Making Your Mortgage Interest Tax Deductible
For US homeowners, mortgage interest is automatically tax deductible. But for Canadians, the write-off is not so straightforward. In order to make your mortgage interest tax deductible, homeowners must be able to prove that the money is being reinvested and is not being used for personal expenses.
A properly structured mortgage-centric tax strategy has several key elements – the most important of which is a multi-component, readvanceable mortgage or line of credit.
It’s best to have a single collateral charge with at least two components – usually a fixed-term mortgage and an open line of credit – that can track and report interest independently. This is absolutely essential under Canada Revenue Agency (CRA) rules and guidelines.

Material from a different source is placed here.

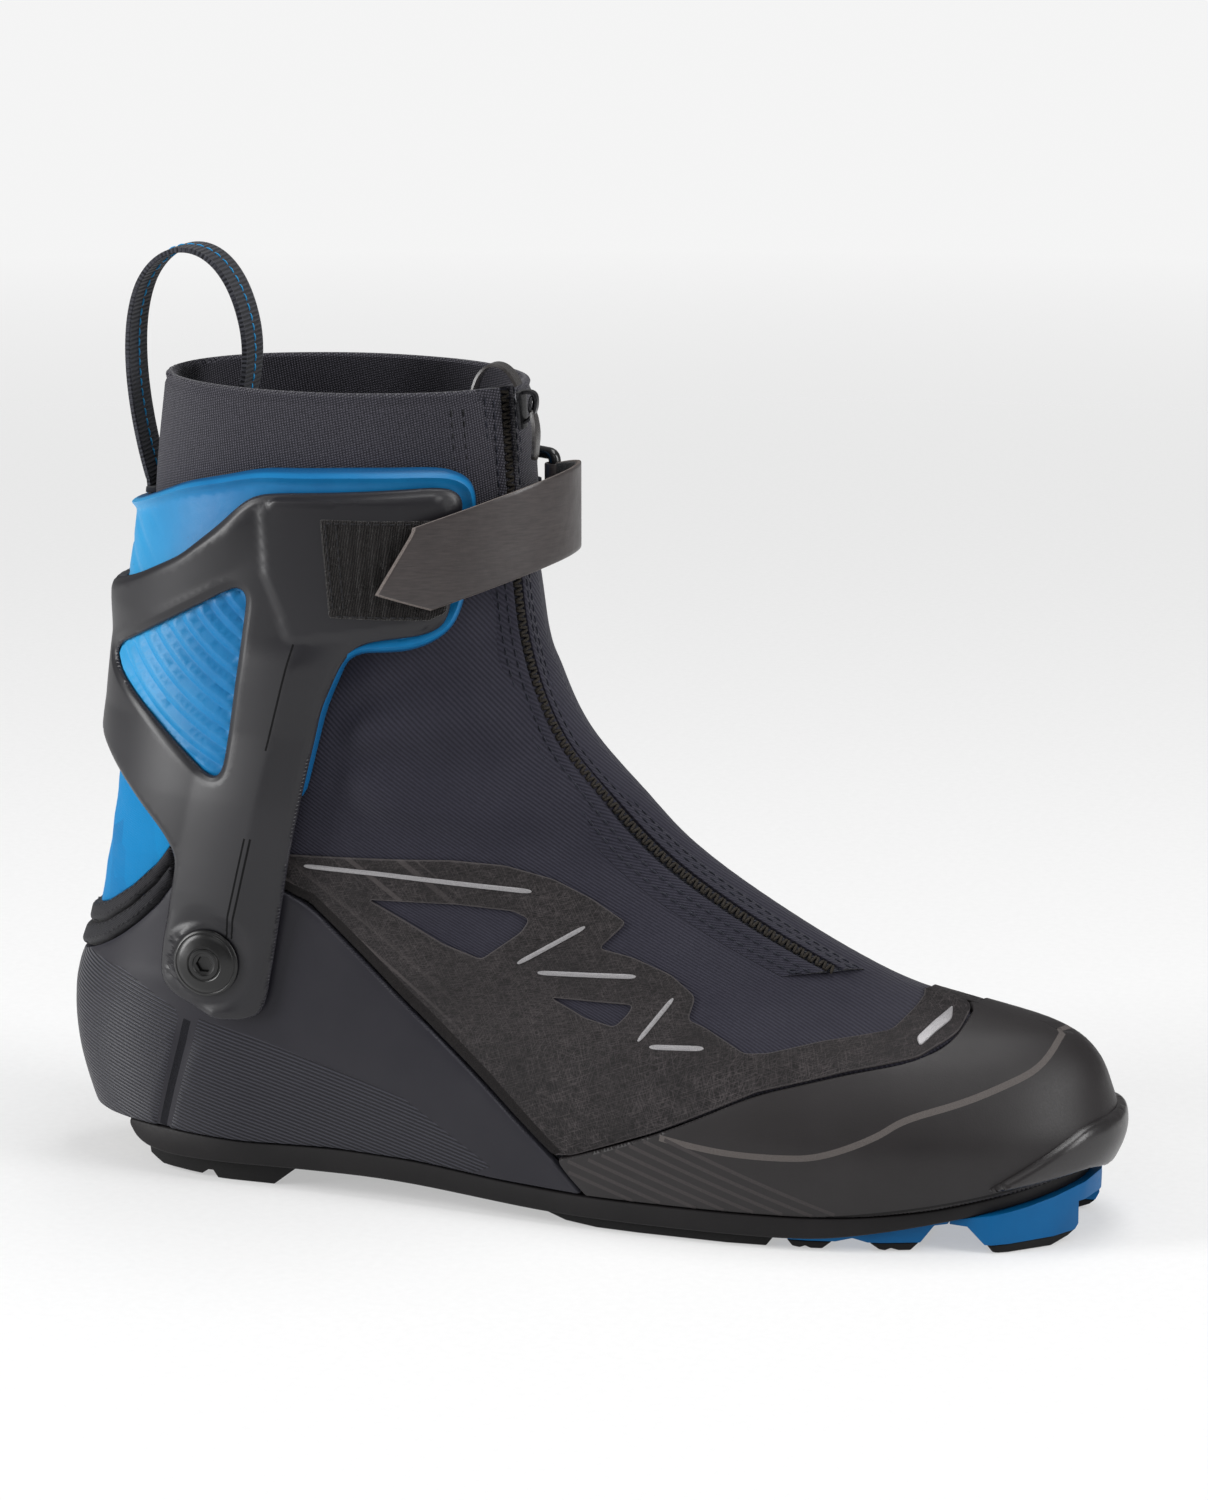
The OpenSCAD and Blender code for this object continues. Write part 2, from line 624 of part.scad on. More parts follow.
module strap() {
  tip = [[103, 172], [112, 188.4], [118, 220], [170, 240], [170, 150], [118, 166.9]];
  color("#3b3433") placed() difference() {
    union() {
      intersection() {
        climbing(band(strap_path, -strap_t / 2, strap_t / 2), -strap_w / 2, strap_w / 2);
        side_cut(tip);
      }
      translate([ring_at[0], ring_at[1], strap_end_z]) cylinder(r = 2.9, h = strap_w, $fn = 36);
    }
    translate([ring_at[0], ring_at[1], 150]) cylinder(r = 1.85, h = 80, $fn = 36);
  }
}

module strap_hook() {
  path = [for (i = [1:4]) strap_path[i]];
  color("#101011") placed() intersection() {
    climbing(band(path, -strap_t / 2 - 0.9, -strap_t / 2 - 0.05), -9, 9);
    side_cut([[105, 173], [114, 192], [140, 200], [140, 160], [118, 168]]);
  }
}

module strap_ring() {
  low = strap_end_z - 1;
  high = strap_end_z + strap_w + 1;
  color("#1e1e20") placed() {
    for (at = [ring_at, ring_back])
      translate([at[0], at[1], low - 2]) cylinder(r = 1.75, h = high - low + 4, $fn = 32);
    for (z = [low - 3, high]) hull() for (at = [ring_at, ring_back])
      translate([at[0], at[1], z]) cylinder(r = 2, h = 3, $fn = 24);
  }
}

// ---- Pull loop --------------------------------------------------------------------------

loop_path = concat(bezier([23.9, 193], [20, 206], [15, 232], [22, 247], 7),
                   [for (i = [1:7]) bezier([22, 247], [29, 261], [46, 261], [51.5, 238], 7)[i]],
                   [for (i = [1:7]) bezier([51.5, 238], [55, 224], [50, 206], [36.8, 193], 7)[i]]);

module pull_loop() {
  color("#1d1e22") placed() translate([0, webbing_w / 2, 0]) rotate([90, 0, 0])
    linear_extrude(webbing_w) polygon(band(loop_path, -webbing_t / 2, webbing_t / 2));
}

module pull_loop_tabs() {
  color("#18191c") placed() {
    panel(0.3, 3.2, 180, 191, [[15, 189.4], [40, 189.4], [40, 190.8], [15, 190.8]], [], -9, 9);
    panel(-5.8, -3.3, 180, 191, [[15, 184], [45, 184], [45, 190.8], [15, 190.8]], [], -9, 9);
  }
}

heel_block();
midsole();
forefoot_tread();
forefoot_plate();
forefoot_lugs();
toe_block();
toe_rubber();
toe_bar();
lasting_board();
insole();
heel_shell();
toe_rand();
toe_bumper();
upper();
overlay_lateral();
overlay_medial();
reflective_trim();
heel_band_lower();
heel_band_upper();
achilles_panel();
ankle_gaiter();
shin_panel();
knit_collar();
bootie_liner();
ankle_lining();
tongue();
lace();
lace_guides();
zip_tape();
zip_teeth();
zip_slider();
zip_puller();
cuff_pad();
cuff_frame();
pivot_rivet_lateral();
pivot_rivet_medial();
pivot_washers();
pivot_nuts();
loop_patch();
strap();
strap_hook();
strap_ring();
ring_tab();
pull_loop();
pull_loop_tabs();
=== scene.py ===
"""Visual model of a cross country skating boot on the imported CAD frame, in metres."""
import math
import bmesh
import bpy
import numpy as np
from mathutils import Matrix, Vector, kdtree
from mathutils.geometry import delaunay_2d_cdt


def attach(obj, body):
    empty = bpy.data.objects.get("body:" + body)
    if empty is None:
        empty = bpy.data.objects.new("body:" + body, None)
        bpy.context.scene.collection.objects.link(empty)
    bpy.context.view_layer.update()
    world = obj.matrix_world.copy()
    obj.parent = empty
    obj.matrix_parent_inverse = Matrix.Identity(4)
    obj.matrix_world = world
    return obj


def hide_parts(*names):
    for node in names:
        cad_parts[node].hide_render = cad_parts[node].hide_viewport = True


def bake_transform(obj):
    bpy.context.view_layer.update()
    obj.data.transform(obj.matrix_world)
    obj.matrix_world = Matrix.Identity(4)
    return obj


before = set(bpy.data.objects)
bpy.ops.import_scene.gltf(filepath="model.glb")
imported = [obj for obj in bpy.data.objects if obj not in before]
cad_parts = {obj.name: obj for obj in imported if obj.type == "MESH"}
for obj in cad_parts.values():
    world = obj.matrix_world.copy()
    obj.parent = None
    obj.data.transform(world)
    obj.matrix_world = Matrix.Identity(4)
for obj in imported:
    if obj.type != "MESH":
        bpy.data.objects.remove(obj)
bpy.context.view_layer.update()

# Shapes are drawn in millimetres from the back of the heel, then moved into the CAD frame.
MIDDLE = np.array([149.7, -1.65, 0.0])
LATERAL, MEDIAL = -1, 1
BOTH = (LATERAL, MEDIAL)


def metres(points):
    return (np.asarray(points, float) - MIDDLE) * 0.001


# ---- Skin of the boot: the surface that every panel follows ------------------------------

# Height, back, widest place of the heel, front, half width there, swell to ball and to toe.
SECTIONS = np.array([
    [0, 9, 60, 286, 31, 60, 68], [12, 5, 60, 290, 33.5, 68, 76],
    [27, 0.4, 60, 297, 35.5, 71, 80], [38, -1.2, 60, 295, 36.5, 67, 72],
    [48, -1, 60, 290.5, 37, 58, 56], [54, 0.2, 61, 282, 37, 52, 43],
    [58, 1.6, 61, 265, 37, 48, 40], [62, 3, 62, 247, 37, 46, 39],
    [68, 5.2, 62, 231, 37, 43, 38], [80, 7.6, 63, 208, 37.2, 38, 34],
    [95, 10.4, 66, 184, 38, 34, 32], [110, 12.6, 69, 166, 38.5, 34, 33],
    [128, 14.8, 72, 148.5, 38, 36, 35.5], [150, 19, 74, 138.5, 37.5, 37.5, 37.5],
    [175, 23.8, 76, 134.3, 37.5, 37.5, 37.5], [200, 26.8, 78, 132.6, 37, 37, 37],
    [226, 29, 80, 131, 36, 36, 36]], float)
LAST = len(SECTIONS) - 1
BEFORE = np.maximum(np.arange(LAST + 1) - 1, 0)
AFTER = np.minimum(np.arange(LAST + 1) + 1, LAST)
SLOPES = (SECTIONS[AFTER] - SECTIONS[BEFORE]) / (SECTIONS[AFTER] - SECTIONS[BEFORE])[:, :1]
SOLE_TOP = np.array([[-10, 13.6], [30, 14], [60, 12.8], [85, 13.6], [110, 12.8], [134, 10.4],
                     [160, 9], [222, 9], [238, 9.8], [255, 11.8], [276, 15.8], [310, 24]])
FRAME_GAP = np.array([[60, 2.2], [68, 2.2], [85, 3], [112, 3.6], [131, 3.6], [145, 4.6],
                      [160, 5.2]])
FRAME_T = 2.4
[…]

Second, the strategy must employ conservative leverage-investment techniques – which is why a financial advisor must be involved in order to comply with federal regulations. The financial advisor should be a Certified Financial Planner (CFP) who is experienced in leveraged investing, and able to actively monitor a homeowner’s portfolio on an ongoing basis.
Homeowners who opt for a tax-deductible mortgage interest plan make their monthly or bimonthly mortgage payments the same way they would when making any type of mortgage payment. The payments go towards reducing the principal amount of the mortgage and are then moved over to the line of credit as the mortgage is paid down. But in order to be tax-deductible, the funds must then be transferred to an investment bank account, which can be done automatically by your CFP.
Once the money is in an investment bank account, it can be reinvested and the money becomes tax deductible. Essentially, the homeowner is borrowing from the paid portion of the mortgage for reinvestment purposes.
On average, a typical 25-year mortgage can become fully tax deductible in 22.5 years.
If you have a rental property, you can also use this tax-reduction strategy even further. When you receive your rent, you can then use the funds to help pay down your personal mortgage. Once paid, the rental funds move to the line of credit and are then transferred to the investment bank account. They are then used to pay down the mortgage on the rental property. Using this method, it is possible to have your mortgage interest become fully tax deductible in only 3.5 years.
The ideal client
Ideal borrowers for an advanced mortgage and tax strategy are typically professionals or other high-income earners who have a conventional mortgage (have at least 20% of the cost of the home to put towards a down payment) and have built up substantial equity.
As high-income earners, their total debt-servicing ratio will be quite low and they will have excellent credit (700+ Beacon scores). These borrowers are financially sophisticated homeowners that are keenly interested in establishing a secure financial future and comfortable retirement. They also have good investment knowledge.
The financial benefits of tax-deductible mortgage interest are indisputable and justify the risks to the right borrower. That said, a problem can arise if a homeowner spends the funds as opposed to reinvesting them. As well, any tax refunds have to flow through the investment cycle in order to realize the benefits of paying down the mortgage as quickly as possible – and making as much of the interest payment as possible tax deductible.
Short-term financial risk is liquidity risk (sometimes referred to as cash flow risk). Cash flow risk addresses the possibility that interest rates will sharply drive up the cost of borrowing at the same time as markets falter, resulting in a negative client monthly cash flow for a brief period of time.
This short-term risk is typically only prevalent in the first two to four years because, after this period of time, the homeowner has stockpiled enough equity through annual tax refunds that other liquidity options exist and the risk is fully mitigated.
Liquidity risk varies widely based on the balance sheet strength of the homeowner. Highly qualified homeowners are easy to manage as these borrowers have no difficulty meeting the short-term cash flow demand should the need arise.